While most teen-age girls are worried about the latest fashion trends and makeup styles, Casey Bauer is more concerned about her compulsory dance routine, original step patterns and learning how to waltz while wearing ice skates.
At 13, Casey is still perfecting her image both on and off the ice. She and a partner are training for the Junior U.S. Figure Skating Championship competition in early March in New York.
The Cape Girardeau teen competes individually in intermediate freestyle ice skating and with a partner in ice dancing divisions. She and Owen Irwin, her 12-year-old partner from Springfield, Ill., will dance a waltz at the upcoming competition.
Casey has been skating seriously since age 8 and hopes to one day join the professional skating circuit. She trains three days a week at a St. Louis-area ice complex and each Thursday afternoon at The Ice in Plaza Galleria.
Skating isn't just a hobby for Casey, it's part of her life.
A poster of Michelle Kwan hangs on her bedroom door. A picture of the Stars on Ice troupe hangs in a frame above her bed; another picture rests at the base of a dresser mirror. A wooden plaque shaped like an ice skate holds all her medals and ribbons from past competitions. It hangs on the wall beside her bed. She has so many medals and trophies, she has a hard time remembering where she put them all.
Maybe it was the sparkling outfits or the graceful moves of the skaters, but something attracted Casey to skating at a young age. She first took lessons at 5 with her older sister Holly. But the pair got more interested in dance lessons for a while. Eventually, Casey returned to the ice.
"It keeps me busy and I get to meet a lot of people at competitions," Casey said.
It also means Casey gives up a lot.
Because she trains one weeknight in St. Louis and again each Friday and Saturday, she often has conflicts with her cheerleading schedule at Immaculate Conception School in Jackson.
Teresa Bauer is often surprised at her daughter's dedication. "She gets ready and knows the drill," she said. Casey packs a bag before going to bed each Thursday and leaves for St. Louis directly after school on Friday.
"She has a lot of dedication to be in junior high and leaving every Friday night. That demands a lot," Teresa Bauer said.
Casey's not complaining, however. "It's not hard to keep up with my homework because I do it on the way up and back," she said.
During weekends, she stays overnight with her grandmother in St. Charles and catches a ride home with two other girls from the area who also skate.
Occasionally she'll miss a practice, but it has to be for an important reason. "I just don't skip to stay home and watch TV," Casey said.
Soon she'll be adding another practice day to her schedule so she can concentrate on getting ready for the Junior National competition.
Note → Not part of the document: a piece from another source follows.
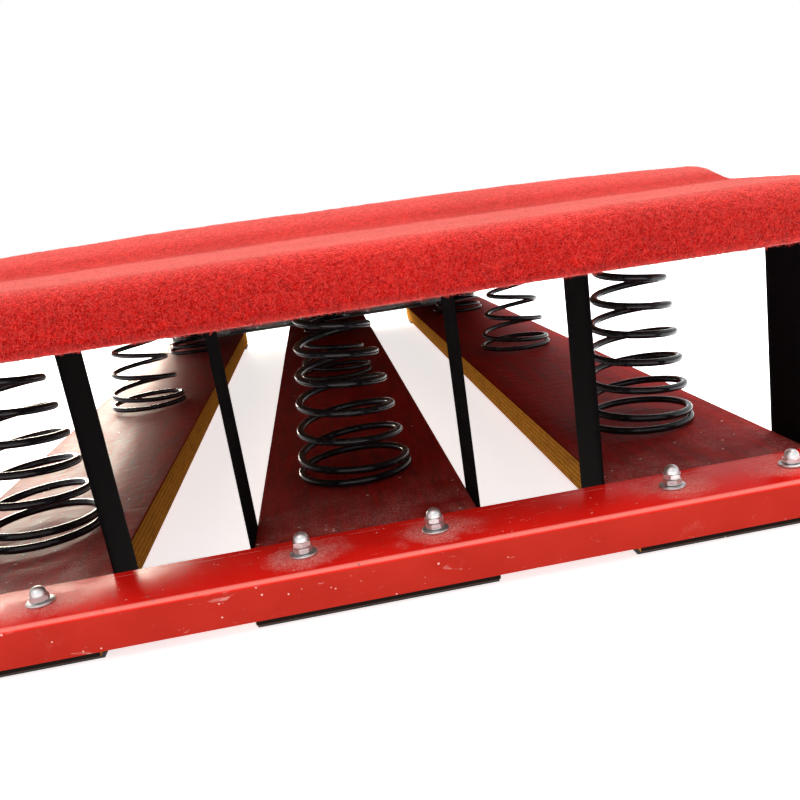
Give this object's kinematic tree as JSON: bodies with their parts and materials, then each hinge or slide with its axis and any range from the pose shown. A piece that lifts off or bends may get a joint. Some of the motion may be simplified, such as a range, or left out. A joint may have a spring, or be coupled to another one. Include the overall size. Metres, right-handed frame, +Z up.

At every competition, whether for the U.S. Figure Skating Association or Ice Skating Institute, Casey skates under the auspices of the Show Me Blades, a local club of which she is a member.
She and her partner placed second overall in a qualifying competition in November which means they'll dance to a waltz on the ice, but they aren't certain which specific waltz that will be. A committee of judges selects the music Casey and Owen will skate to, but the pair must learn an original step pattern so that they will be ready for any sort of music.
"You have to know the tempo because you can get tons of points taken off if you don't," Casey said. During a competition in Indianapolis, Ind., last year the pair got off beat and had trouble during the rest of their routine.
"You have to know the beat to the music," she said.
Whenever they skate together, Owen wears a tuxedo and vest and Casey dons a white dress covered with Austrian crystals. Her skates are white also.
With her sisters surrounding the kitchen table, Teresa played a videotape of Casey at a recent competition. Casey, who doesn't like to watch herself skate, sort of hid from view of the television screen.
"You and I would think it's wonderful, but she knows all the mistakes she made," Teresa said.
While Casey is confident of her routine in ice dancing, her freestyle skating makes her a little more apprehensive.
"I don't know why," she said. Freestyle skating offers her more creativity in the rink, but the division probably has the most competition, she said.
To help herself prepare for competitions, Casey also trains during the summer. She takes classes Monday through Friday at the Chesterfield ice sports complex also home to a minor league hockey team and training site of the St. Louis Blues.
The Chesterfield rink offers Casey an opportunity to skate on an Olympic-sized rink. The Ice at Plaza Galleria is a smaller rink. While skating on two different-sized rinks could be troublesome, it also provides some advantages.
"It's good that one is big and the other little because you get used to a small or big rink," Casey said. That variety helps in competitions since you never know what size rink you'll be skating in, she said.
Instructors at the rink teach weight conditioning and jazz and ballet lessons. There is even a class on how to be an "inner champion," which teaches breathing techniques, how to enter the ice rink and mental preparation tips for the youngsters.
In the summer, the weekday schedule works out best so that weekends are family time, Teresa said. She and her husband, Robert, own a boat and the family often spends summer weekends at the lake.
But Casey isn't the only skater in her family. Her younger sister, Mary, also skates and competes in younger divisions. Her brother, Riley, takes hockey lessons at the ice rink and "tries to keep up with Casey," Teresa said.